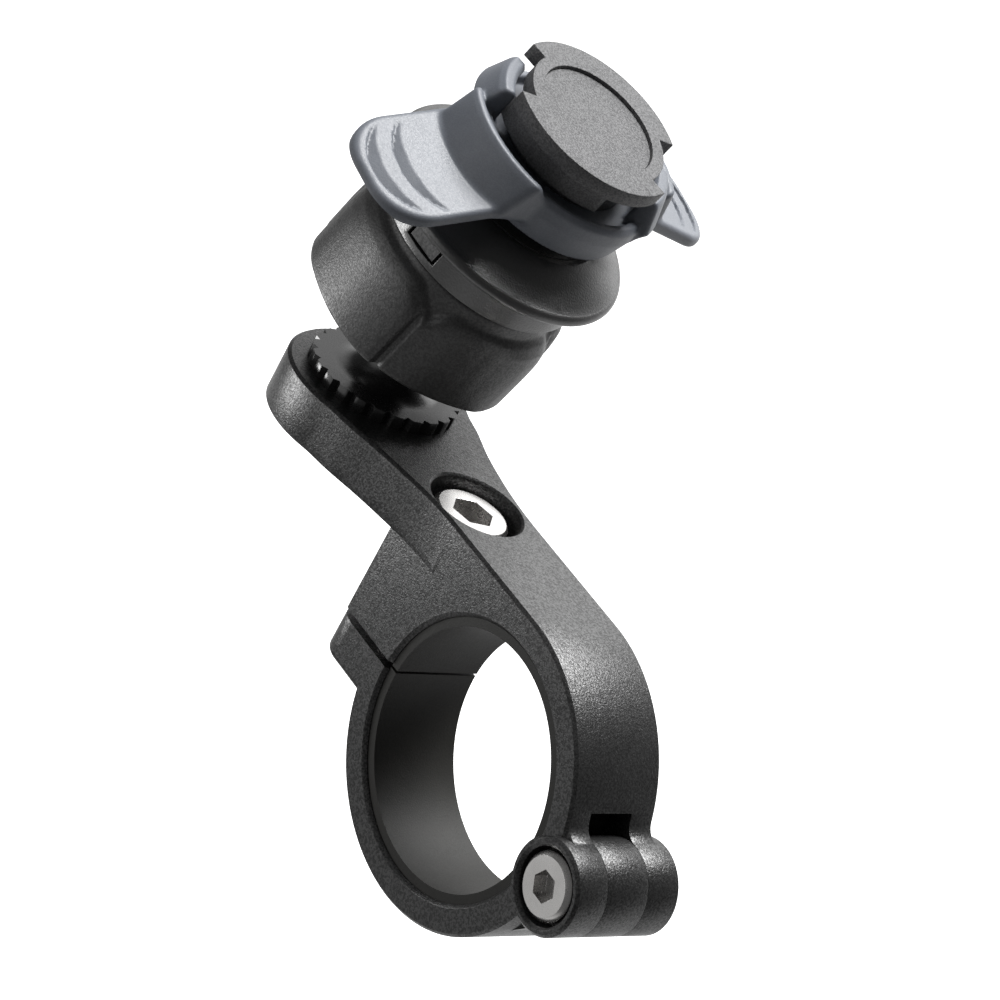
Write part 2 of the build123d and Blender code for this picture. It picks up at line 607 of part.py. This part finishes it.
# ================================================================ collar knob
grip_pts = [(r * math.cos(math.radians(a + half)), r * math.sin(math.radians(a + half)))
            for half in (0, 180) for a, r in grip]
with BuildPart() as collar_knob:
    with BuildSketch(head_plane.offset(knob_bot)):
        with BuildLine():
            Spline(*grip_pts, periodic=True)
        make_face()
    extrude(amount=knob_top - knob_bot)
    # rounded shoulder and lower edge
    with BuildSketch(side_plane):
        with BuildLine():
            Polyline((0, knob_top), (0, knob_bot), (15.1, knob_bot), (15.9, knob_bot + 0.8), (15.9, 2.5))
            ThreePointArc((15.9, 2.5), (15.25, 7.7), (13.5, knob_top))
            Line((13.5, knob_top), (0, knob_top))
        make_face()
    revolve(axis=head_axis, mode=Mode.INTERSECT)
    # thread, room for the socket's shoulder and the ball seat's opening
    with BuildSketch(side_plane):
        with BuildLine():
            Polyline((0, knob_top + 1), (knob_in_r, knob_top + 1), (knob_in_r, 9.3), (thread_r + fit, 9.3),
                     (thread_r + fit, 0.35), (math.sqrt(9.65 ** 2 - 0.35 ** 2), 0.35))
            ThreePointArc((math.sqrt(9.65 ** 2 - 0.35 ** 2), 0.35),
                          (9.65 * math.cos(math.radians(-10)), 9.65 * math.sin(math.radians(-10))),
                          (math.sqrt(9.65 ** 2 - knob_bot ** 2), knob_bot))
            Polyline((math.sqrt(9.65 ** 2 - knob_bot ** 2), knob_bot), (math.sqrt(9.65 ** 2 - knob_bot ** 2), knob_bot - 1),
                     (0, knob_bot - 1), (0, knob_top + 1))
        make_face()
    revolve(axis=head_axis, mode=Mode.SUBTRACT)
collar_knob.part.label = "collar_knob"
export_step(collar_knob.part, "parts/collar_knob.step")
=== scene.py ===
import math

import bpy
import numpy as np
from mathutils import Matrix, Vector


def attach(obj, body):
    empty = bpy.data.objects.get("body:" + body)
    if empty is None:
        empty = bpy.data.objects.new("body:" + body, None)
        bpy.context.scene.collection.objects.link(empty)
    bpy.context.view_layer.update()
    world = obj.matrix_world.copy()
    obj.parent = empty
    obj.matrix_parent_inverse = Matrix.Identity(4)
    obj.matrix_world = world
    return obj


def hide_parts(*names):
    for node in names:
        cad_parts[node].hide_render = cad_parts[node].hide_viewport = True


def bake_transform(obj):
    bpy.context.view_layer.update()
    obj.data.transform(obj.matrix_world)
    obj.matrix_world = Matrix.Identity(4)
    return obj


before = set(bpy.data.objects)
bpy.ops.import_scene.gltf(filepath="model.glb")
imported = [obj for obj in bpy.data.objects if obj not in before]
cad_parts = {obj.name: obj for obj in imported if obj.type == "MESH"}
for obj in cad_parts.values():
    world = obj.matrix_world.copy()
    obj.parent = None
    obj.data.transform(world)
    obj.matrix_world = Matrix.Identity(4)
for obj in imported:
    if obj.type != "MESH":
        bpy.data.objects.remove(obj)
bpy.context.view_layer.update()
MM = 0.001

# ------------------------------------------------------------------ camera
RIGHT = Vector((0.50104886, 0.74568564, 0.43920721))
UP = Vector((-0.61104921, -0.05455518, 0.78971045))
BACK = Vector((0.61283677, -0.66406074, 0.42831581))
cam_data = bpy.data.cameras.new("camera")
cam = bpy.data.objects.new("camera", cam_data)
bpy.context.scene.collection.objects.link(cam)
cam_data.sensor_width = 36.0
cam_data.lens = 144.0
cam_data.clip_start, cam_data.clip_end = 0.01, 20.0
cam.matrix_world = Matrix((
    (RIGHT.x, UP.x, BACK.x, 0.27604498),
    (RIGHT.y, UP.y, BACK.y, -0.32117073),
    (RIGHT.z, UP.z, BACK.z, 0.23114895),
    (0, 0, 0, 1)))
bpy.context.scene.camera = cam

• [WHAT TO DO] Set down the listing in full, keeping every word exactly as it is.

• [ANSWER]
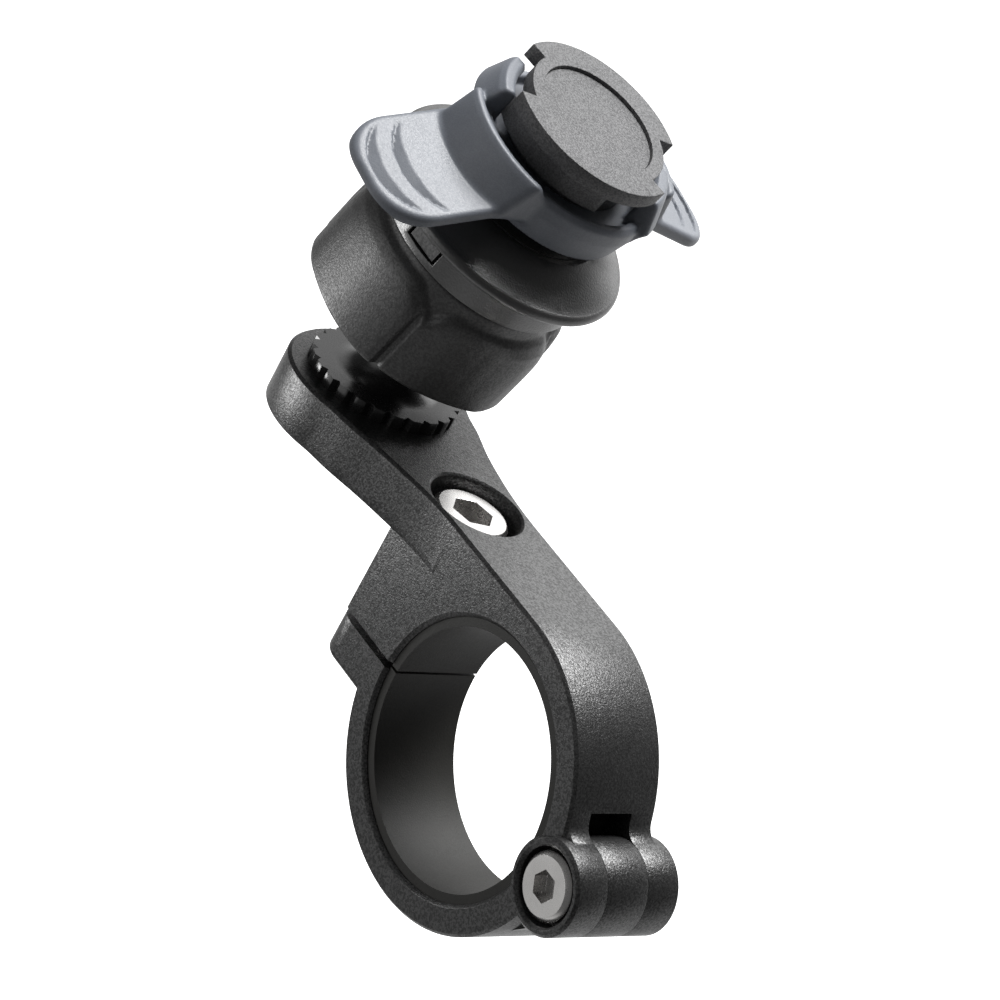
Write part 2 of the build123d and Blender code for this picture. It picks up at line 607 of part.py. This part finishes it.
# ================================================================ collar knob
grip_pts = [(r * math.cos(math.radians(a + half)), r * math.sin(math.radians(a + half)))
            for half in (0, 180) for a, r in grip]
with BuildPart() as collar_knob:
    with BuildSketch(head_plane.offset(knob_bot)):
        with BuildLine():
            Spline(*grip_pts, periodic=True)
        make_face()
    extrude(amount=knob_top - knob_bot)
    # rounded shoulder and lower edge
    with BuildSketch(side_plane):
        with BuildLine():
            Polyline((0, knob_top), (0, knob_bot), (15.1, knob_bot), (15.9, knob_bot + 0.8), (15.9, 2.5))
            ThreePointArc((15.9, 2.5), (15.25, 7.7), (13.5, knob_top))
            Line((13.5, knob_top), (0, knob_top))
        make_face()
    revolve(axis=head_axis, mode=Mode.INTERSECT)
    # thread, room for the socket's shoulder and the ball seat's opening
    with BuildSketch(side_plane):
        with BuildLine():
            Polyline((0, knob_top + 1), (knob_in_r, knob_top + 1), (knob_in_r, 9.3), (thread_r + fit, 9.3),
                     (thread_r + fit, 0.35), (math.sqrt(9.65 ** 2 - 0.35 ** 2), 0.35))
            ThreePointArc((math.sqrt(9.65 ** 2 - 0.35 ** 2), 0.35),
                          (9.65 * math.cos(math.radians(-10)), 9.65 * math.sin(math.radians(-10))),
                          (math.sqrt(9.65 ** 2 - knob_bot ** 2), knob_bot))
            Polyline((math.sqrt(9.65 ** 2 - knob_bot ** 2), knob_bot), (math.sqrt(9.65 ** 2 - knob_bot ** 2), knob_bot - 1),
                     (0, knob_bot - 1), (0, knob_top + 1))
        make_face()
    revolve(axis=head_axis, mode=Mode.SUBTRACT)
collar_knob.part.label = "collar_knob"
export_step(collar_knob.part, "parts/collar_knob.step")
=== scene.py ===
import math

import bpy
import numpy as np
from mathutils import Matrix, Vector


def attach(obj, body):
    empty = bpy.data.objects.get("body:" + body)
    if empty is None:
        empty = bpy.data.objects.new("body:" + body, None)
        bpy.context.scene.collection.objects.link(empty)
    bpy.context.view_layer.update()
    world = obj.matrix_world.copy()
    obj.parent = empty
    obj.matrix_parent_inverse = Matrix.Identity(4)
    obj.matrix_world = world
    return obj


def hide_parts(*names):
    for node in names:
        cad_parts[node].hide_render = cad_parts[node].hide_viewport = True


def bake_transform(obj):
    bpy.context.view_layer.update()
    obj.data.transform(obj.matrix_world)
    obj.matrix_world = Matrix.Identity(4)
    return obj


before = set(bpy.data.objects)
bpy.ops.import_scene.gltf(filepath="model.glb")
imported = [obj for obj in bpy.data.objects if obj not in before]
cad_parts = {obj.name: obj for obj in imported if obj.type == "MESH"}
for obj in cad_parts.values():
    world = obj.matrix_world.copy()
    obj.parent = None
    obj.data.transform(world)
    obj.matrix_world = Matrix.Identity(4)
for obj in imported:
    if obj.type != "MESH":
        bpy.data.objects.remove(obj)
bpy.context.view_layer.update()
MM = 0.001

# ------------------------------------------------------------------ camera
RIGHT = Vector((0.50104886, 0.74568564, 0.43920721))
UP = Vector((-0.61104921, -0.05455518, 0.78971045))
BACK = Vector((0.61283677, -0.66406074, 0.42831581))
cam_data = bpy.data.cameras.new("camera")
cam = bpy.data.objects.new("camera", cam_data)
bpy.context.scene.collection.objects.link(cam)
cam_data.sensor_width = 36.0
cam_data.lens = 144.0
cam_data.clip_start, cam_data.clip_end = 0.01, 20.0
cam.matrix_world = Matrix((
    (RIGHT.x, UP.x, BACK.x, 0.27604498),
    (RIGHT.y, UP.y, BACK.y, -0.32117073),
    (RIGHT.z, UP.z, BACK.z, 0.23114895),
    (0, 0, 0, 1)))
bpy.context.scene.camera = cam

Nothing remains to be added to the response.